How To Prevent Dry Rot on Tires
Want to know how to prevent dry rot on tires? You probably don’t think about tire dry rot very often. You probably think dry rot is something that affects your home, but cars in your driveway and garage are at risk too.
In fact, it affects a lot of vehicle tires. The cause is essentially the same as it is for dry rot in wood. It’s caused by a fungus, and if that fungus is allowed to spread in the rubber of your tires, they can develop dry rot.
The Dirt on Tire Dry Rot
You need to know what can happen if your tires develop dry rot and how to prevent dry rot on tires. You also need to know how to identify the tell-tale signs and what you can do to prevent tire dry rot.
Read on to learn the basics of tire dry rot, and what you can do about it. Here’s what you need to know.
Tires That Aren’t Used Age More Quickly
Tires are like your physical fitness, your sex drive, and your brain. If you don’t use them, you lose them. Tire dry rot might not be much of a problem in a vehicle that’s driven regularly. In that case, it’s more likely to be ordinary wear and tear that spells the kiss of death for your tires. That’s normal and natural though.
If you don’t use your tires, though, you’re risking premature death due to dry rot. This is because tire manufacturers add compounds to tires that protect against things like ozone damage or weather cracking. These compounds, though, have to work toward the tire’s surface in order to provide protection. That means that tires need to be rolling, flexing, and heating up.
When the tires sit still, they dry out and age more quickly, particularly on the sidewalls. This is why even relatively new vehicles can end up with tires that are destroyed by UV rays and ozone.
Check Your Tires
If your car isn’t used all that often, you should make sure to check your tires for cracks before you go anywhere. Checking your tires is an essential DIY car maintenance project you should incorporate into your routine.
If the cracks are deeper than 1/16 of an inch, you need to replace the tire right away. Cracks that are under 1/32 of an inch will probably last you a while, but should be closely observed. If you’re not sure how bad the damage could be, it would be best to have the tires inspected by a professional.
Consider the Age of the Tires
If your tires are more than six years old, that indicates two things. First, that you don’t drive very much. Second, that your tires have become vulnerable to dry rot. As we’ve stated, tires that aren’t used are going to age and crack more quickly than tires that are used. Time to get them checked. Getting rid of old tires is a sure way to prevent dry rot on tires.
Determine the Age of Your Tires
Perhaps you’ve bought a used car, and you have no idea how old your tires are. They look pretty good, but you really can’t put a finger on the age. Here’s how it’s done. Every tire made in the USA has a DOT number. It may be located on either the inside or the outside sidewall. The final three or four digits tell you the age of the tire.

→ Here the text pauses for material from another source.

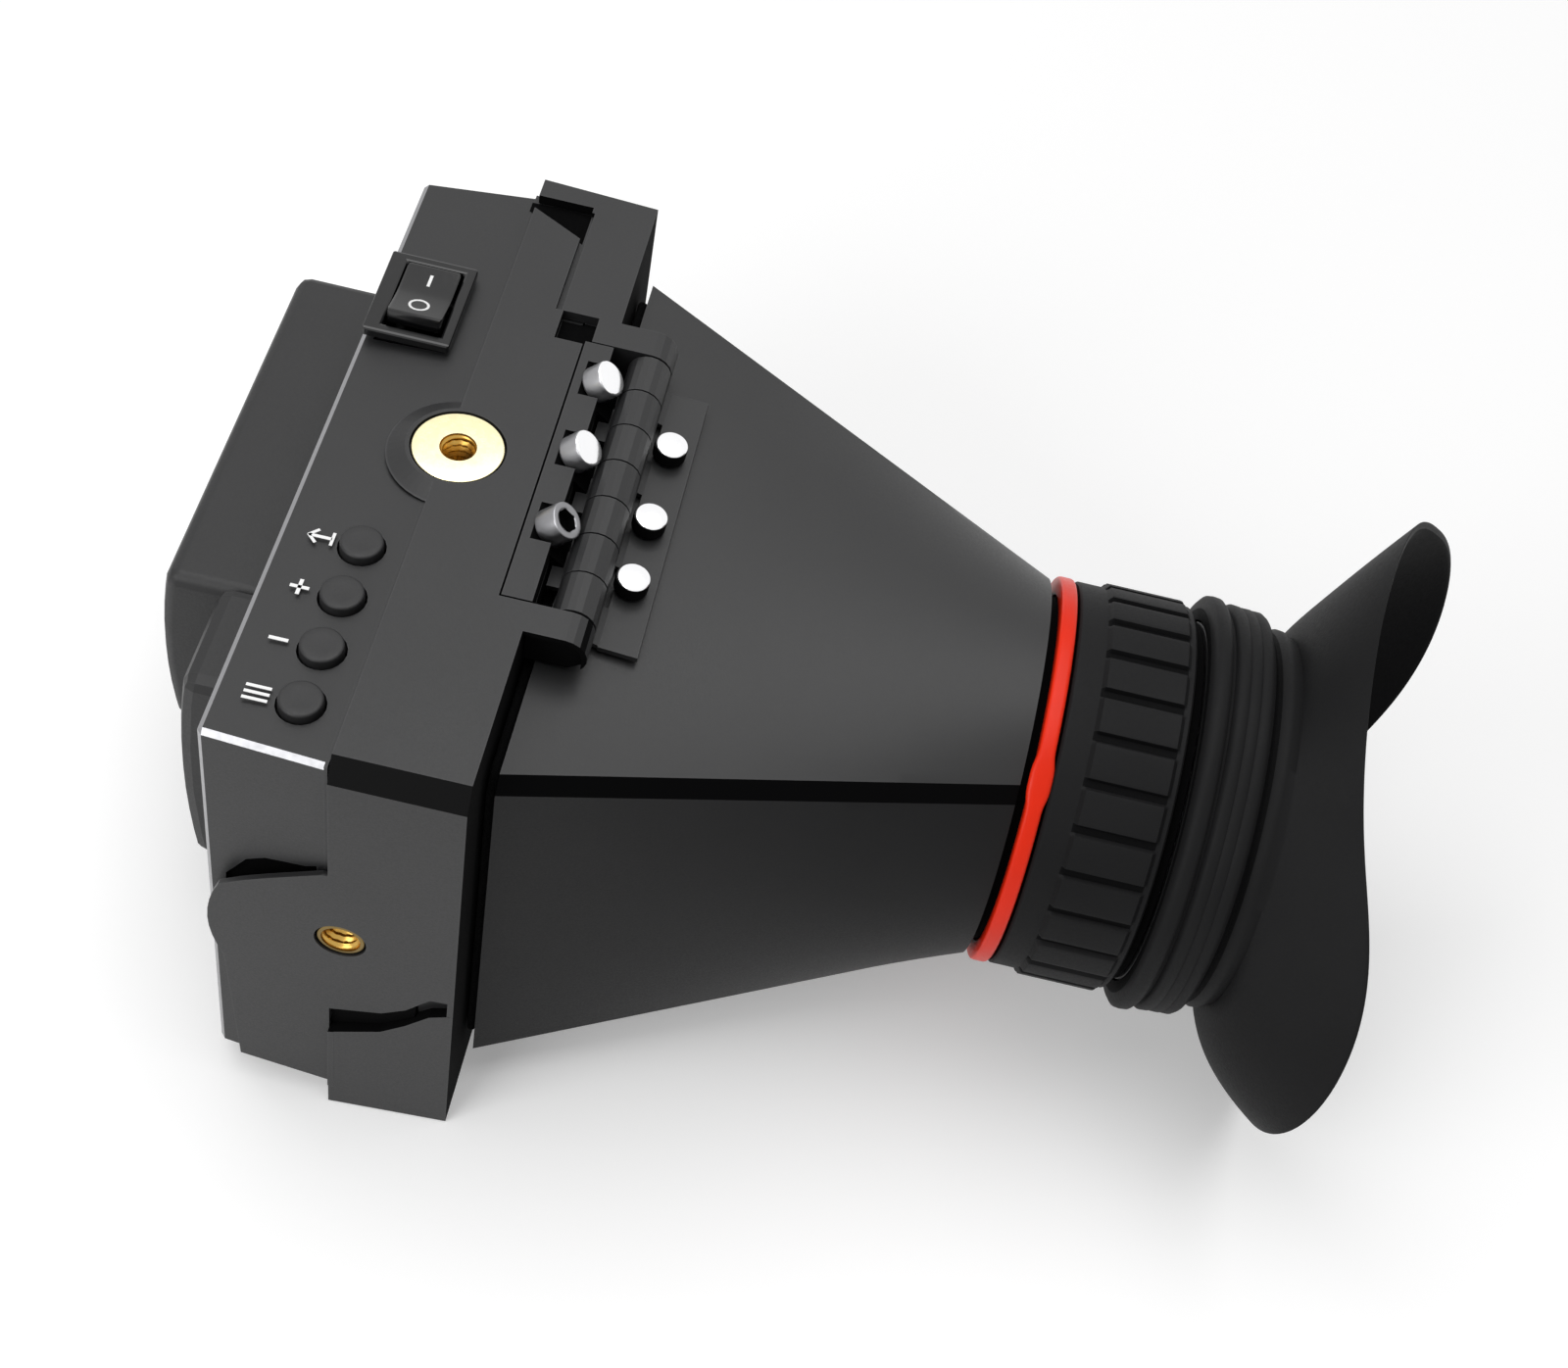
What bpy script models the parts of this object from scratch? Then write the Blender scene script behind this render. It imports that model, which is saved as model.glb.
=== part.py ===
"""Flip-up electronic viewfinder for a video camera.

A small screen sits in a housing behind a mounting frame. A tapered hood swings up from the
frame on a seven-knuckle hinge, and carries a focusing magnifier and a rubber eyecup.
The origin is at the middle of the frame's underside. +Z is up, towards the controls, and
the eye looks in from -Y. Lengths are in metres and angles in degrees.
"""
import math

import bmesh
import bpy
from mathutils import Matrix, Vector

# Clearances
fit_gap = 0.0003
running_gap = 0.0002
slide_gap = 0.0004

# Mounting frame
frame_side_wall = 0.0022
frame_top_wall = 0.0020
frame_depth = 0.0200
frame_draft = 0.0010
frame_rim_depth = 0.0060
frame_edge_chamfer_side = 0.0033
frame_edge_chamfer_drop = 0.0062
frame_edge_chamfer_wall = 0.0011
window_side_margin = 0.0135
window_top_margin = 0.0130

# Screen housing
housing_width = 0.1240
housing_height = 0.0900
housing_length = 0.0334
housing_draft = 0.0018
housing_draft_height = 0.0009
housing_wall = 0.0018
housing_floor_step = 0.0040
housing_edge_bevel = 0.0008
bezel_side_lip = 0.0005
bezel_top_lip = 0.0040
bezel_thickness = 0.0020

# Display stack
glass_side_margin = 0.0070
glass_top_margin = 0.0100
glass_thickness = 0.0010
panel_margin = 0.0020
panel_thickness = 0.0030
board_margin = 0.0030
board_thickness = 0.0016

# Power switch
switch_place_share = 0.2387
switch_length = 0.0188
switch_breadth = 0.0142
switch_overhang = -0.0004
switch_flange = 0.0018
switch_flange_rim = 0.0018
switch_wall = 0.0008
switch_depth = 0.0120
rocker_angle = 7.0
rocker_rise = 0.0016
rocker_depth = 0.0060
rocker_pivot_depth = 0.0020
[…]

Older tires used three digits, with the third digit identifying the year that the tire was made, and the first two identifying the week. Newer tires use four digits, the final two indicating the year and the first two indicating the week. If you can’t find the DOT number, see a professional who can help you to identify the age of the tire.
Extend Your Tire Life
Now you know what can cause your tires to age, and how to determine the age of your tires. That’s all well and good, of course, but how do you prevent your tires from aging prematurely and how to prevent dry rot on tires? It’s as easy as other car maintenance items, like changing your spark plugs.
- Keep Your Tires Clean: The best way to do keep your tires clean is simply by using water and a gentle soap. Don’t use tire dressings. The rubber in your sidewalls contains anti-ozones and anti-oxidants that protect your tires. If you use harsh detergents, these compounds can be removed and your tires can become prematurely aged.
- Make Sure Your Tires are Properly Inflated: Always keep your tires inflated to the pressure recommended by the manufacturer. This is particularly important if your vehicle is in storage.
- Avoid Petroleum: Storing your car on asphalt or other petroleum based surfaces can be harmful, as can storing it on frozen ground.
- Keep Your Car Out of Sunlight and Heat: It’s best to store your vehicle inside, but if this is impossible, at least provide your tires with covers that are designed to block the UV rays of the sun.
- Move Your Car Every Few Months: This can help to prevent the sidewalls of your tires from cracking as a result of keeping your vehicle sitting in the same position for too long a period of time.
These tips will add a lot of life to your vehicle’s tires, and they will also help you save gas. Keep in mind, though, that exposure to the harsh elements, and the age of your tires, are going to be the leading causes of dry rot in your tires. Just like car maintenance, your tires need attention too.
Applying a tire protector at least once a month can work to protect your tires from UV rays that can cause dry rot. The best tire protectors are water-based. The instructions for application will vary somewhat from brand to brand. Generally speaking, you can use a cloth to apply most tire protectors. The main thing is to apply them regularly, and once a month is generally recommended.
Keep tires from dry rotting by following these simple steps.